> **Exercise aim**: Only the lines from the one containing "fourPlaces(casePosts).forEach((at, i) =>" down to the one containing "before = set(bpy.data.objects)" should be printed, exactly as they stand, ends included.

:::

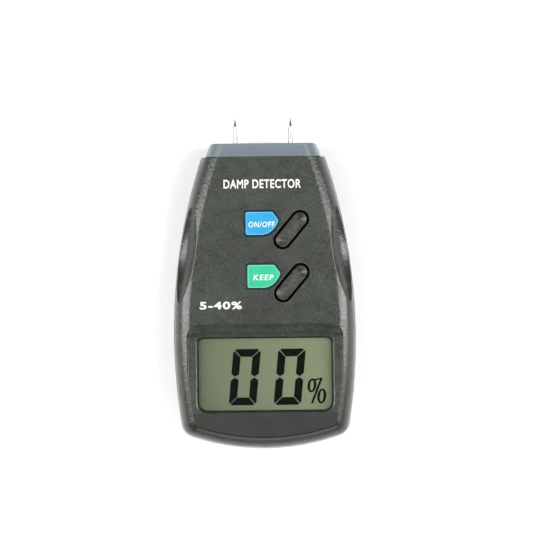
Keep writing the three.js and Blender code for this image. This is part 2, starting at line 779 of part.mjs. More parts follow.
// The thin collapsing wall between the mat and the key, which springs the key back.
function keySkirt(keyY) {
  const z0 = matZ + matThickness + stackGap;
  const z1 = keyFlangeZ - 2 * stackGap;
  const upper = keyRadius - keyStemInset + 0.15 + skirtWall;
  const lower = upper + 0.7;
  const cone = (grow, extra) => loft([
    { z: z0 - extra, points: keyOutline(keyY, lower + grow) },
    { z: z1 + extra, points: keyOutline(keyY, upper + grow) },
  ]);
  return cone(0, 0).subtract(cone(-skirtWall, 0.01));
}

function keypadMat() {
  const sheet = prism(roundedRectangle(
    keyX - keyReachX - matMargin, keyX + keyReachX + matMargin,
    keys.hold - keyReachY - matMargin, matUpperY, 2,
  ), matZ, matZ + matThickness);
  const openings = Object.values(keys).map((keyY) =>
    keyPrism(keyY, keyRadius + 0.25, matZ - 1, matZ + matThickness + 1));
  const notches = fourPlaces(boardPosts).map(([x, y]) =>
    disc(boardPostRadius + boardPostGap, x, y, matZ - 1, matZ + matThickness + 1));
  return sheet.subtract(fuse(...openings, ...notches));
}

function label(name) {
  const top = caseDepth + labelProud;
  return prism(labelShape(name, 0), top - labelThickness, top);
}

// ---------------------------------------------------------------- circuit board and its components

// The board is wide behind the display and narrower behind the keys.
function circuitBoard() {
  const lowerY = frameLowerY - 0.2;
  const wide = frameHalf + 0.2;
  const narrow = upperBoardScrewX + boardEdge;
  const stepY = lowerBoardScrew[1] + boardEdge;
  const upperY = upperBoardScrew[1] + boardEdge;
  const right = [
    [wide - boardCorner, lowerY], [wide, lowerY + boardCorner], [wide, stepY],
    [narrow, stepY + boardEdge], [narrow, upperY],
  ];
  const left = right.map(([x, y]) => [-x, y]).reverse();
  const outline = new THREE.Shape([...right, ...left].map(([x, y]) => new THREE.Vector2(x, y)));
  const holes = fourPlaces(boardPosts).map(([x, y]) =>
    disc(boardScrewRadius + screwHoleGap, x, y, boardZ - 1, boardTopZ + 1, 16));
  return prism(outline, boardZ, boardTopZ).intersect(caseBody(wall + boardToCase)).subtract(fuse(...holes));
}

function controllerBlob() {
  const radius = 6.5;
  const height = 1.7;
  const profile = [
    [0, -height], [0.45 * radius, -0.93 * height], [0.8 * radius, -0.6 * height], [radius, 0], [0, 0],
  ];
  const points = profile.map(([r, y]) => new THREE.Vector2(r, y));
  const geometry = new THREE.LatheGeometry(points, 24).rotateX(Math.PI / 2);
  return solid(geometry.translate(-6, keys.power - 2, underBoard));
}

function chip(x, y, width, length, height) {
  return box(x - width / 2, x + width / 2, y - length / 2, y + length / 2, underBoard - height, underBoard);
}

function capacitorCan() {
  const radius = 2.5;
  const geometry = new THREE.CylinderGeometry(radius, radius, 7, 20);
  return solid(geometry.translate(13, keys.hold + 10, underBoard - radius - 0.1));
}

// ---------------------------------------------------------------- battery, snap and leads

function battery() {
  const half = batteryWidth / 2;
  const shape = roundedRectangle(-half, half, -batteryDepth / 2, batteryDepth / 2, batteryCorner);
  const geometry = new THREE.ExtrudeGeometry(shape, {
    depth: batteryLength,
    bevelEnabled: false,
    curveSegments: 4,
  });
  return solid(geometry.rotateX(Math.PI / 2).translate(0, batteryUpperY, batteryMidZ));
}

function batteryTerminal(pole) {
  const radius = terminalRadius[pole];
  const x = pole === "positive" ? -terminalX : terminalX;
  const y0 = batteryUpperY + stackGap;
  const profile = [[0, y0], [radius, y0], [radius, y0 + terminalHeight], [0, y0 + terminalHeight]];
  return turnedAlongY(profile, { x, z: batteryMidZ }, 20);
}

function batterySnap() {
  const half = batteryDepth / 2 - 2;
  return box(-12.4, 12.4, snapY, snapY + snapThickness, batteryMidZ - half, batteryMidZ + half);
}

function batteryLead(sign) {
  const startY = snapY + snapThickness + 0.3;
  return wire(batteryLeadRadius, [
    [sign * 4, startY, batteryMidZ + 2], [sign * 4, startY + 3, batteryMidZ + 3],
    [sign * 3.6, bayUpperY + 1.5, batteryMidZ + 3.7], [sign * 3.4, bayUpperY + 5, batteryMidZ + 6.2],
    [sign * 3.2, bayUpperY + 7, boardZ - 1.5], [sign * 3.2, bayUpperY + 7.4, boardZ - 0.3],
  ]);
}

// ---------------------------------------------------------------- screws

// A self-tapping screw that points up, with a cross recess in its pan head.
function screw(x, y, seatZ, headRadius, headHeight, shankRadius, tipZ) {
  const dome = [[0, 0], [0.7 * headRadius, 0], [headRadius, 0.45 * headHeight], [headRadius, headHeight],
    [shankRadius, headHeight]];
  const length = tipZ - seatZ + headHeight;
  const tip = [[shankRadius, length - 1.2], [0.4, length], [0, length]];
  const points = [...dome, ...tip].map(([r, up]) => new THREE.Vector2(r, up));
  const bottom = seatZ - headHeight;
  const body = solid(new THREE.LatheGeometry(points, 12).rotateX(Math.PI / 2).translate(x, y, bottom));
  const reach = 0.6 * headRadius;
  const slot = 0.32;
  return body.subtract(fuse(
    box(x - reach, x + reach, y - slot, y + slot, bottom - 1, bottom + 0.6 * headHeight),
    box(x - slot, x + slot, y - reach, y + reach, bottom - 1, bottom + 0.6 * headHeight),
  ));
}

const caseScrew = ([x, y]) =>
  screw(x, y, screwSeatZ - 0.1, screwHeadRadius, screwHeadHeight, screwShankRadius, 23);
const boardScrew = ([x, y]) =>
  screw(x, y, boardZ - 0.1, boardHeadRadius, boardHeadHeight, boardScrewRadius, frontInnerZ - 1.4);

// ---------------------------------------------------------------- materials

const finish = (color, roughness, metalness = 0, more = {}) =>
  new THREE.MeshStandardMaterial({ color, roughness, metalness, ...more });

const material = {
  caseAbs: finish(0x4c4e49, 0.5),
  blockAbs: finish(0x71808a, 0.4),
  keyRubber: finish(0x43433f, 0.55),
  matRubber: finish(0x3a3a38, 0.8),
  carbon: finish(0x161616, 0.7),
  blueLabel: finish(0x24bef8, 0.35),
  greenLabel: finish(0x4ed9af, 0.35),
  lens: finish(0xe8efe6, 0.05, 0, { transparent: true, opacity: 0.2 }),
  frontGlass: finish(0xd8e0cc, 0.05, 0, { transparent: true, opacity: 0.25 }),
  rearGlass: finish(0x828a6e, 0.35),
  zebra: finish(0xc9c2b4, 0.8),
  whitePlastic: finish(0xd9d7cf, 0.6),
  board: finish(0x2f6b3c, 0.5),
  epoxy: finish(0x141414, 0.3),
  ceramic: finish(0x1c1c1e, 0.5),
  can: finish(0x2a3550, 0.35),
  steel: finish(0xc9ccce, 0.22, 1),
  brass: finish(0xc9a44c, 0.3, 1),
  zincSteel: finish(0xa9abad, 0.35, 1),
  batteryJacket: finish(0x2d2f33, 0.35, 0.2),
  redWire: finish(0xb3261e, 0.5),
  blackWire: finish(0x181818, 0.5),
  whiteWire: finish(0xdcdcd6, 0.5),
};

// ---------------------------------------------------------------- assembly

const meter = new THREE.Group();
const fromLowerEnd = new THREE.Group();
fromLowerEnd.position.y = -totalLength / 2;
meter.add(fromLowerEnd);

function place(name, made, look) {
  const mesh = made.getMesh();
  const geometry = new THREE.BufferGeometry();
  geometry.setAttribute("position", new THREE.BufferAttribute(new Float32Array(mesh.vertProperties), 3));
  geometry.setIndex(new THREE.BufferAttribute(new Uint32Array(mesh.triVerts), 1));
  geometry.computeVertexNormals();
  const piece = new THREE.Mesh(geometry, look);
  piece.name = name;
  fromLowerEnd.add(piece);
}

const sides = { left: -1, right: 1 };
const corners = ["lower_left", "lower_right", "upper_left", "upper_right"];

place("front_shell", frontShell(), material.caseAbs);
place("rear_shell", rearShell(), material.caseAbs);
place("battery_door", batteryDoor(), material.caseAbs);

place("electrode_block", electrodeBlock(), material.blockAbs);
for (const at of pinPlaces) {
  place(`pin_${at.name}`, pin(at), material.steel);
  place(`pin_socket_${at.name}`, pinSocket(at), material.brass);
}
for (const [side, sign] of Object.entries(sides)) {
  place(`electrode_strap_${side}`, electrodeStrap(sign), material.brass);
  place(`electrode_lead_${side}`, electrodeLead(sign), material.whiteWire);
}

place("display_window", displayWindow(), material.lens);
place("lcd_front_glass", frontGlass(), material.frontGlass);
place("lcd_rear_glass", rearGlass(), material.rearGlass);
place("lcd_contact_strip", zebraStrip(), material.zebra);
place("lcd_frame", displayFrame(), material.whitePlastic);

for (const [name, y] of Object.entries(keys)) {
  place(`${name}_key`, key(y), material.keyRubber);
  place(`${name}_key_pill`, keyPill(y), material.carbon);
  place(`${name}_key_skirt`, keySkirt(y), material.matRubber);
  place(`${name}_label`, label(name), name === "power" ? material.blueLabel : material.greenLabel);
}
place("keypad_mat", keypadMat(), material.matRubber);

place("circuit_board", circuitBoard(), material.board);
place("controller_blob", controllerBlob(), material.epoxy);
place("amplifier_chip", chip(-11, keys.hold + 6, 4, 5, 1.5), material.ceramic);
place("regulator_chip", chip(10, keys.power + 4, 4.5, 4, 1.5), material.ceramic);
place("filter_capacitor", capacitorCan(), material.can);
[-13.5, -11, -8.5].forEach((x, i) => {
  place(`resistor_${i + 1}`, chip(x, keys.power + 8.7, 1.3, 2.6, 0.7), material.ceramic);
});

fourPlaces(casePosts).forEach((at, i) => {
  place(`case_screw_${corners[i]}`, caseScrew(at), material.zincSteel);
});
fourPlaces(boardPosts).forEach((at, i) => {
  place(`board_screw_${corners[i]}`, boardScrew(at), material.zincSteel);
});

place("battery", battery(), material.batteryJacket);
place("battery_terminal_positive", batteryTerminal("positive"), material.zincSteel);
place("battery_terminal_negative", batteryTerminal("negative"), material.zincSteel);
place("battery_snap", batterySnap(), material.ceramic);
place("battery_lead_red", batteryLead(-1), material.redWire);
place("battery_lead_black", batteryLead(1), material.blackWire);

export default meter;
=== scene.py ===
import math

import bmesh
import bpy
from mathutils import Matrix, Vector


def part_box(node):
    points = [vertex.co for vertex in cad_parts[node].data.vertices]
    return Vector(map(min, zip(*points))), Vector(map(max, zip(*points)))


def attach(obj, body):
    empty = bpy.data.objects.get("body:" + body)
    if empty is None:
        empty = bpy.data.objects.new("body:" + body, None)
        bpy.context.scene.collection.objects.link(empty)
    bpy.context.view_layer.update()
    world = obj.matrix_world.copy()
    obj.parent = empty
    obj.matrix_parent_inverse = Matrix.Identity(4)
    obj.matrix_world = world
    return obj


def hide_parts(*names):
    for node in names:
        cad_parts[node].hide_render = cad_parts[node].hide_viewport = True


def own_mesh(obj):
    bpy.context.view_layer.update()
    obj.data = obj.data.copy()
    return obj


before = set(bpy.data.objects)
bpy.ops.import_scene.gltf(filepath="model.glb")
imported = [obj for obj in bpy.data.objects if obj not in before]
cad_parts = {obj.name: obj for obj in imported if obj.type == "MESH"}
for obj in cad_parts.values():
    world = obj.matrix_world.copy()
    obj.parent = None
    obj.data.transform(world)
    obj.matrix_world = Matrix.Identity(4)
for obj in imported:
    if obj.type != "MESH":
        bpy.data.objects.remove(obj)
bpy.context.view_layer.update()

# ------------------------------------------------------------------ front shell
# The cover is one thick-walled ABS moulding. A broad shoulder, with a finger scoop in each side, rises
# to a flat face, which is pierced for two keys and sinks round the window. Lengths are in
# millimetres, with Y counted from the case's lower end.

mm = 0.001
lower_end = -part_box("pin_front_left")[1].y / mm
upper_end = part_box("rear_shell")[1].y / mm - lower_end
face_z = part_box("front_shell")[1].z / mm
case_half = 35.0
upper_half = 23.75
widest_y = 43.5
end_radius = 86.6
corner_radius = 5.5
shoulder_width = 6.2
shoulder_height = 7.0
front_draft = 0.8
parting_z = 15.0
seam = 0.15
wall = 2.0
end_lean = 0.6
end_wall_y = upper_end - end_lean - wall
taper = case_half - upper_half
side_radius = (taper ** 2 + (upper_end - widest_y) ** 2) / (2 * taper)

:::

> **Exercise result**:
fourPlaces(casePosts).forEach((at, i) => {
  place(`case_screw_${corners[i]}`, caseScrew(at), material.zincSteel);
});
fourPlaces(boardPosts).forEach((at, i) => {
  place(`board_screw_${corners[i]}`, boardScrew(at), material.zincSteel);
});

place("battery", battery(), material.batteryJacket);
place("battery_terminal_positive", batteryTerminal("positive"), material.zincSteel);
place("battery_terminal_negative", batteryTerminal("negative"), material.zincSteel);
place("battery_snap", batterySnap(), material.ceramic);
place("battery_lead_red", batteryLead(-1), material.redWire);
place("battery_lead_black", batteryLead(1), material.blackWire);

export default meter;
=== scene.py ===
import math

import bmesh
import bpy
from mathutils import Matrix, Vector


def part_box(node):
    points = [vertex.co for vertex in cad_parts[node].data.vertices]
    return Vector(map(min, zip(*points))), Vector(map(max, zip(*points)))


def attach(obj, body):
    empty = bpy.data.objects.get("body:" + body)
    if empty is None:
        empty = bpy.data.objects.new("body:" + body, None)
        bpy.context.scene.collection.objects.link(empty)
    bpy.context.view_layer.update()
    world = obj.matrix_world.copy()
    obj.parent = empty
    obj.matrix_parent_inverse = Matrix.Identity(4)
    obj.matrix_world = world
    return obj


def hide_parts(*names):
    for node in names:
        cad_parts[node].hide_render = cad_parts[node].hide_viewport = True


def own_mesh(obj):
    bpy.context.view_layer.update()
    obj.data = obj.data.copy()
    return obj


before = set(bpy.data.objects)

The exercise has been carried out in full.